Many ISVs also generate revenue through marketplace transactions. When an ISV lists its product on a platform like the Microsoft Azure Marketplace, AWS Marketplace, or Salesforce AppExchange, customers can discover and purchase the software directly through those storefronts. The platform typically takes a percentage of each sale in exchange for distribution, billing infrastructure, and access to its customer base.

The Role of Cloud Partner Programs

Major cloud providers actively recruit ISVs to build on their platforms because a rich library of compatible applications makes the platform more valuable to customers. To attract ISVs, these providers offer structured partner programs with technical and financial incentives.
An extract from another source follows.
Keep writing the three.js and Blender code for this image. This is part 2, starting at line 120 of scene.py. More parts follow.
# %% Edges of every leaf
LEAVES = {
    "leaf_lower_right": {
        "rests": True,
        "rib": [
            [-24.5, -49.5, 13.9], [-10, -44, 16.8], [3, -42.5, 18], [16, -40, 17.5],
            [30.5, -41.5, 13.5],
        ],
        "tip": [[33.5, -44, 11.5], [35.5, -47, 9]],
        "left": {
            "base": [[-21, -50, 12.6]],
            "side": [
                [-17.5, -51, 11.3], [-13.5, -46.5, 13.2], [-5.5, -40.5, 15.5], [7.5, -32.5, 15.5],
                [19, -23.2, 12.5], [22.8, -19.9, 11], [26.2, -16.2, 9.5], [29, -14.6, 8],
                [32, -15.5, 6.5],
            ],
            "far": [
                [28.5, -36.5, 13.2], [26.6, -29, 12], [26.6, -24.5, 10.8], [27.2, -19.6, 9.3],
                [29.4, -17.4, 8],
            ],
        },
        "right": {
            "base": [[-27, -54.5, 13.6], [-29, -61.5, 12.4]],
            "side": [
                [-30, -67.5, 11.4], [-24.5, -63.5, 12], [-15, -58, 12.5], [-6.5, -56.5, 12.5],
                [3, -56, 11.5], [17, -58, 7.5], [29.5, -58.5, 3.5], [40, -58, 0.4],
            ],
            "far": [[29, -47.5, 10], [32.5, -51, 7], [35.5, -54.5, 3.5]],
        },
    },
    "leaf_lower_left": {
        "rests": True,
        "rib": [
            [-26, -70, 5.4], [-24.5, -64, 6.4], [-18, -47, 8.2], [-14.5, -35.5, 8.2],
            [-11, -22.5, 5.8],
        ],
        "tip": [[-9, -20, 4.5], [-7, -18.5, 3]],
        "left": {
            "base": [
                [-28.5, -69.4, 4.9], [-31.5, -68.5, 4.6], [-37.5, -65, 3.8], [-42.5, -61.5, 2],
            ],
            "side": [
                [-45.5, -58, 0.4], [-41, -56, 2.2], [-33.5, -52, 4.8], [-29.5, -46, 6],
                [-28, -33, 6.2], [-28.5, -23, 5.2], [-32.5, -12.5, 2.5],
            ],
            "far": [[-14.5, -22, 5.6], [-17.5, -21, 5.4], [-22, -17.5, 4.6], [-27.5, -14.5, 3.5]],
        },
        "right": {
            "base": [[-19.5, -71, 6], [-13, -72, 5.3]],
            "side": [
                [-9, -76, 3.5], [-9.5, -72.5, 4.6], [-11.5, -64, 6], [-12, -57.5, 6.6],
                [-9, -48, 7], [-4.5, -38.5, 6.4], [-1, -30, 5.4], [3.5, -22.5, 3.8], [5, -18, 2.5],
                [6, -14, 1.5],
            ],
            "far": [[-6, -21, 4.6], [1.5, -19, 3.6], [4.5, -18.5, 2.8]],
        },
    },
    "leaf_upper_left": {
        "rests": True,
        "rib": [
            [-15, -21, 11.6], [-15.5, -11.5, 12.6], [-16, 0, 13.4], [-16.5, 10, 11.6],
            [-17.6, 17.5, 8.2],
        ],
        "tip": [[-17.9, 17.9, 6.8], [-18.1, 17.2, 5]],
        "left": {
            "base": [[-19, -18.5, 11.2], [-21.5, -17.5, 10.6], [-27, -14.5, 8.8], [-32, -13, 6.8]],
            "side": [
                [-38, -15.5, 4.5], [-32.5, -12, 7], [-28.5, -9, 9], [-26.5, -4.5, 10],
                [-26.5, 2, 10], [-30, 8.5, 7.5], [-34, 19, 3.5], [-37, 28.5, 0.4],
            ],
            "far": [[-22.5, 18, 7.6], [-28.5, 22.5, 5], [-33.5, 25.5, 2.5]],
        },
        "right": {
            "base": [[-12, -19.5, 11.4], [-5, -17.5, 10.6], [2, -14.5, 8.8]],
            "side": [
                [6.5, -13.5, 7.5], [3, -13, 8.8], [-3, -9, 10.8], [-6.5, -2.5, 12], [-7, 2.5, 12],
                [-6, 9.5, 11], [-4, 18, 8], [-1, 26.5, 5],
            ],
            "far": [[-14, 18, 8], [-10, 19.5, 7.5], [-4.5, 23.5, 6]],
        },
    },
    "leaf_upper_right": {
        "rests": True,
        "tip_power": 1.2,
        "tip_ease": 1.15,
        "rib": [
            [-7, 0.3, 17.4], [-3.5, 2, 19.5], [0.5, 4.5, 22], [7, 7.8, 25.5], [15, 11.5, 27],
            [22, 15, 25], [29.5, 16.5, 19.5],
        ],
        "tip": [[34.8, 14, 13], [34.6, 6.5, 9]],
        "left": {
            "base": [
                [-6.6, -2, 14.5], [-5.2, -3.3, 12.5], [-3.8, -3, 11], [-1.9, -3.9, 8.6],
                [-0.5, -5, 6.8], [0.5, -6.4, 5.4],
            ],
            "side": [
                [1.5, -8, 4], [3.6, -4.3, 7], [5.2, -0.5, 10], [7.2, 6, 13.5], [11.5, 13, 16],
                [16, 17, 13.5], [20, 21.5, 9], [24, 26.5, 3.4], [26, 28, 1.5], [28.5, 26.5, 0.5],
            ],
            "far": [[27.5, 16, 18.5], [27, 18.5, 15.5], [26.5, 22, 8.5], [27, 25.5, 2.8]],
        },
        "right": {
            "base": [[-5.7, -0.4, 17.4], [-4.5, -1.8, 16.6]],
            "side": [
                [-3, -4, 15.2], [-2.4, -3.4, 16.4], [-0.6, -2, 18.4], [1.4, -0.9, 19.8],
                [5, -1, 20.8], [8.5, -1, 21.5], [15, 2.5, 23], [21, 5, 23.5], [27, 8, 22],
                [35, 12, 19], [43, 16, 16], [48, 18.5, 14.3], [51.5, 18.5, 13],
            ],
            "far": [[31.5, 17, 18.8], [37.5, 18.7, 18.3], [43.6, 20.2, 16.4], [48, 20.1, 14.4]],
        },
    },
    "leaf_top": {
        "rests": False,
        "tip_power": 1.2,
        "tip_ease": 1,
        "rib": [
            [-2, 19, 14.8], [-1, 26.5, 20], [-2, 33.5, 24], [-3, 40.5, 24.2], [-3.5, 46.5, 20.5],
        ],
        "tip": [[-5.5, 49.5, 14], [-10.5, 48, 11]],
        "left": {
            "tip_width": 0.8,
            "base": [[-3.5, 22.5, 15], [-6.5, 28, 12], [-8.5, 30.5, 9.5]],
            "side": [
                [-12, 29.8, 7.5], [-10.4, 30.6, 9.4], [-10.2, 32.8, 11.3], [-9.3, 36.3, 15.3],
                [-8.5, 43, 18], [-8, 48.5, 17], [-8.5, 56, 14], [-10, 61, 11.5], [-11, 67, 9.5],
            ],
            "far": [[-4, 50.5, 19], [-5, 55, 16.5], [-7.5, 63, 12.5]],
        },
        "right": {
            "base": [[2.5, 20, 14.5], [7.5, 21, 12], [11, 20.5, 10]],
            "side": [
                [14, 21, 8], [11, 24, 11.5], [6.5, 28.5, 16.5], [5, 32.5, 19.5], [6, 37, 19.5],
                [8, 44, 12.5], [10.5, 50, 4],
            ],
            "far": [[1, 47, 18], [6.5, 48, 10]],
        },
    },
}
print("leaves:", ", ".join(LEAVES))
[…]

Microsoft’s ISV Success program is a typical example. It’s a 12-month program that provides Azure credits, technical consultations, developer tools, early access to AI tools, and marketing support. To qualify, an ISV must be developing a business-to-business application that’s built on or integrated with Microsoft’s cloud, intended for repeat sales, and the company must commit to publishing the app on Microsoft’s marketplace within 12 months. AWS, Google Cloud, and Salesforce run similar programs with their own requirements and benefit tiers.

These partnerships are mutually beneficial. The ISV gets development resources, visibility in a massive marketplace, and co-selling opportunities with the platform’s own sales team. The cloud provider gets a broader ecosystem of applications that keeps customers locked into its platform.

Why ISVs Matter to Buyers

If you’re evaluating software for your business, understanding the ISV model helps you ask better questions. Because ISVs specialize in software development rather than hardware or consulting, they tend to iterate on their products faster and invest more heavily in the user experience of their specific application.
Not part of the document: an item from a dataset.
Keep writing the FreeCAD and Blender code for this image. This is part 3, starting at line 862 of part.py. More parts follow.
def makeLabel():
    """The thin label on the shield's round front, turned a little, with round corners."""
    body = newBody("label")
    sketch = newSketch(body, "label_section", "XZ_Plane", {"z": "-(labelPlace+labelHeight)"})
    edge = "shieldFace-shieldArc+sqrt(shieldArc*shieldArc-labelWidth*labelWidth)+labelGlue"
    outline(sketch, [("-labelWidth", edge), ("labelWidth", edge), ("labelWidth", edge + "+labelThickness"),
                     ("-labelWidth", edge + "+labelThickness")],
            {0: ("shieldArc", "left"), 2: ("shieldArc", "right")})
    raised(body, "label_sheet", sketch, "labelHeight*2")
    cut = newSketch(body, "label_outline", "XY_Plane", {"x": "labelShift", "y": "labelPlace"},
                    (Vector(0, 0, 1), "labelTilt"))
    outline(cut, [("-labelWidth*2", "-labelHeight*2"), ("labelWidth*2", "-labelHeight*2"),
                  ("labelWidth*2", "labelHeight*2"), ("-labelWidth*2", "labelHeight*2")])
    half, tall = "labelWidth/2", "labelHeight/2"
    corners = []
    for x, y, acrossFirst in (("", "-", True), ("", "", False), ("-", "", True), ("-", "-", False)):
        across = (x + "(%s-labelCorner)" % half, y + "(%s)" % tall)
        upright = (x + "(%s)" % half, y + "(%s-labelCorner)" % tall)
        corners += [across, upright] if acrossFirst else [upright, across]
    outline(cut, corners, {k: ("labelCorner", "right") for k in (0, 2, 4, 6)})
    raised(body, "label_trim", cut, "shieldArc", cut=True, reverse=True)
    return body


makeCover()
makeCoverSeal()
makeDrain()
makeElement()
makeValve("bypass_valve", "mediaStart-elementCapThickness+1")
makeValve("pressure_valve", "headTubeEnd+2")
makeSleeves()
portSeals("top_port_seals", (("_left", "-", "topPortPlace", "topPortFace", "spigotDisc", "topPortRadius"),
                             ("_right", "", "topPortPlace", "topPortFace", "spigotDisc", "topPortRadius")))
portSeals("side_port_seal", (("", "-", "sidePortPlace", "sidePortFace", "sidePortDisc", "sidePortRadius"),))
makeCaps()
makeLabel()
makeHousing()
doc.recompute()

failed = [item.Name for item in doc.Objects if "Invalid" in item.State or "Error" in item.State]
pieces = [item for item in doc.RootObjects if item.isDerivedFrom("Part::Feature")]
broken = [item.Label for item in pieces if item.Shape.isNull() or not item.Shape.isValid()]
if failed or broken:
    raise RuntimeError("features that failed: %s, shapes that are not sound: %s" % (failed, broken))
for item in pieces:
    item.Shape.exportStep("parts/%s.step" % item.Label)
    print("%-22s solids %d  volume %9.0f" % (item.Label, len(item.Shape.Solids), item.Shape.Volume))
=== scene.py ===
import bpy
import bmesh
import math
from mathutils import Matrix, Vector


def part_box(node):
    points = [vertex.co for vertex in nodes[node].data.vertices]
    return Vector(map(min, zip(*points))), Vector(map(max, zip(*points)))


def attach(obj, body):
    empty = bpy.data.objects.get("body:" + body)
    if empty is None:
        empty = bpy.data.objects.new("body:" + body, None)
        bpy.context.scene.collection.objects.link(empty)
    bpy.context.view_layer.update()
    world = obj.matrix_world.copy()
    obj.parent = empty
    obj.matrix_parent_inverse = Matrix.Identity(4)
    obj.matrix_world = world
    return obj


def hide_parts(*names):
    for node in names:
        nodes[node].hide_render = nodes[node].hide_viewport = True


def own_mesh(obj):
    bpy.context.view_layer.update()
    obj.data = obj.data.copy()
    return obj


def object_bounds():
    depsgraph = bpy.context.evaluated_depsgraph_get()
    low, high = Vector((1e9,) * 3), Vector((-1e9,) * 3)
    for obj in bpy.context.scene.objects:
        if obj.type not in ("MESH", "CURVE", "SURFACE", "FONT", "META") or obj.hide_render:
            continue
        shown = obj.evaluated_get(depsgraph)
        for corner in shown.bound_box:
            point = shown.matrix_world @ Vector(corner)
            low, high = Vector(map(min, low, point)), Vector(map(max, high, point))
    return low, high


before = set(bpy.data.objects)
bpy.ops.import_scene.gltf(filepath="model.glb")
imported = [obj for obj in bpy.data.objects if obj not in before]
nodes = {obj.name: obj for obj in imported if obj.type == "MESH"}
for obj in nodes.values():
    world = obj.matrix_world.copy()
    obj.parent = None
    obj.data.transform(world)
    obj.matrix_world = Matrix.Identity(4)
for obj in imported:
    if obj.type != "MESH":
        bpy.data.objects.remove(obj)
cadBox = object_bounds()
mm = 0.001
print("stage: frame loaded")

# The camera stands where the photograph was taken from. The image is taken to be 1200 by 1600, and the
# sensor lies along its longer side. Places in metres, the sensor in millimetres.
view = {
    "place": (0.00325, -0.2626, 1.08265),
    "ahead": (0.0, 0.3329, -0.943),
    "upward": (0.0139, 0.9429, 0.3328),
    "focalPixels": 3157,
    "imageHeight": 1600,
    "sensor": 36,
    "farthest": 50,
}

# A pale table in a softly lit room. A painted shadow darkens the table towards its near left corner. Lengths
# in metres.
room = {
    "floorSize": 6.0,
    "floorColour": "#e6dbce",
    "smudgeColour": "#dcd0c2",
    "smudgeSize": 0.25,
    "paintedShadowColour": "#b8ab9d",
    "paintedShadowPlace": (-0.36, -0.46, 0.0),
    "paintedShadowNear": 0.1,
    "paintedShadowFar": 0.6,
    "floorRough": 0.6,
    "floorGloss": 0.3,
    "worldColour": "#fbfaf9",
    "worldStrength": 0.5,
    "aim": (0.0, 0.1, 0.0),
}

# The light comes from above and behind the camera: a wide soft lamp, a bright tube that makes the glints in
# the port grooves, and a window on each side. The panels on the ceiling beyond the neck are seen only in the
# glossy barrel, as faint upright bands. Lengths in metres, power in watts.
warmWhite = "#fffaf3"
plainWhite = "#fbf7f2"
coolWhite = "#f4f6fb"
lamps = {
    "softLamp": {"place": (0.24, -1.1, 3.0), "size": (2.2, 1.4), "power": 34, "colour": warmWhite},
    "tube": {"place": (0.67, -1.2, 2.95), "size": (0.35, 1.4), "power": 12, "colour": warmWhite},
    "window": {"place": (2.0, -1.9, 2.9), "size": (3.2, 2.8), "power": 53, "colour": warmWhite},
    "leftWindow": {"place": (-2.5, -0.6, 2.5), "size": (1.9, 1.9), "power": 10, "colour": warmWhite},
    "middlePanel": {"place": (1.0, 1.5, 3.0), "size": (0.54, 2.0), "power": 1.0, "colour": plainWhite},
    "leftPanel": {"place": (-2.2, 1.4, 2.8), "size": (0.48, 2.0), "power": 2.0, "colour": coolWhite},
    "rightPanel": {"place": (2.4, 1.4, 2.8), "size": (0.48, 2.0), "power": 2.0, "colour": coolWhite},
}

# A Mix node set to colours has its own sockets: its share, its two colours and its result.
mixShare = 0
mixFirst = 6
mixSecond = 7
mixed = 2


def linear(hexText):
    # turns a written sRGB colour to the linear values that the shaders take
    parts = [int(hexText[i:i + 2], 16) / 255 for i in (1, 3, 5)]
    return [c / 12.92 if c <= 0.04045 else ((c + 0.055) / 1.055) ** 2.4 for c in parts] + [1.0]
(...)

However, ISV software depends on the underlying platform it’s built for. A tool built for Microsoft 365 won’t necessarily work with Google Workspace. Before committing to an ISV’s product, confirm it’s compatible with your existing infrastructure. Check whether the ISV sells through a major cloud marketplace, since purchases made there often consolidate onto your existing cloud billing and may count toward any committed-spend agreements you have with that provider.

The subscription model also means your costs are ongoing. When comparing ISV products, look beyond the monthly sticker price and factor in what happens as you add users, need higher storage tiers, or require premium support. Many ISVs offer volume discounts or annual billing at a lower effective rate than month-to-month pricing.
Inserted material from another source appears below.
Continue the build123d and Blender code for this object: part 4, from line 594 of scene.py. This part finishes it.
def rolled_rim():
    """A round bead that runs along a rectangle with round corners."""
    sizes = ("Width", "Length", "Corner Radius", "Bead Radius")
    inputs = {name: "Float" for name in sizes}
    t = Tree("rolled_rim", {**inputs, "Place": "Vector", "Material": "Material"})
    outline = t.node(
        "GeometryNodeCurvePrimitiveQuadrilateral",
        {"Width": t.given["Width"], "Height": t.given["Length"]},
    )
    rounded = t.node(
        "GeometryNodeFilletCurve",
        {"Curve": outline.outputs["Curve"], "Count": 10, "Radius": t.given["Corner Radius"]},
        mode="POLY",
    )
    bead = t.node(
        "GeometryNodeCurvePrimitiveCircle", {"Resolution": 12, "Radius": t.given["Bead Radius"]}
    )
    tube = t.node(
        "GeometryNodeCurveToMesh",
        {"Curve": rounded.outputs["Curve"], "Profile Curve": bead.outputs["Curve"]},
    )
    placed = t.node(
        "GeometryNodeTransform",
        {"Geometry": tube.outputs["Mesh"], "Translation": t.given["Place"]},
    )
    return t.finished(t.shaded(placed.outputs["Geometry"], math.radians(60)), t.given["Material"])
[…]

ISVs as a Career and Business Path

For developers and entrepreneurs, launching an ISV has a lower barrier to entry than almost any other type of tech company. You don’t need to manufacture hardware or build your own data centers. Cloud platforms provide the infrastructure, and marketplace listings provide a distribution channel to millions of potential customers.

The tradeoff is competition. Because barriers are low, most software categories are crowded. Successful ISVs typically win by going deep into a specific vertical, solving a narrow problem better than anyone else, or building tight integrations with a platform ecosystem that make their product feel native to the tools customers already use.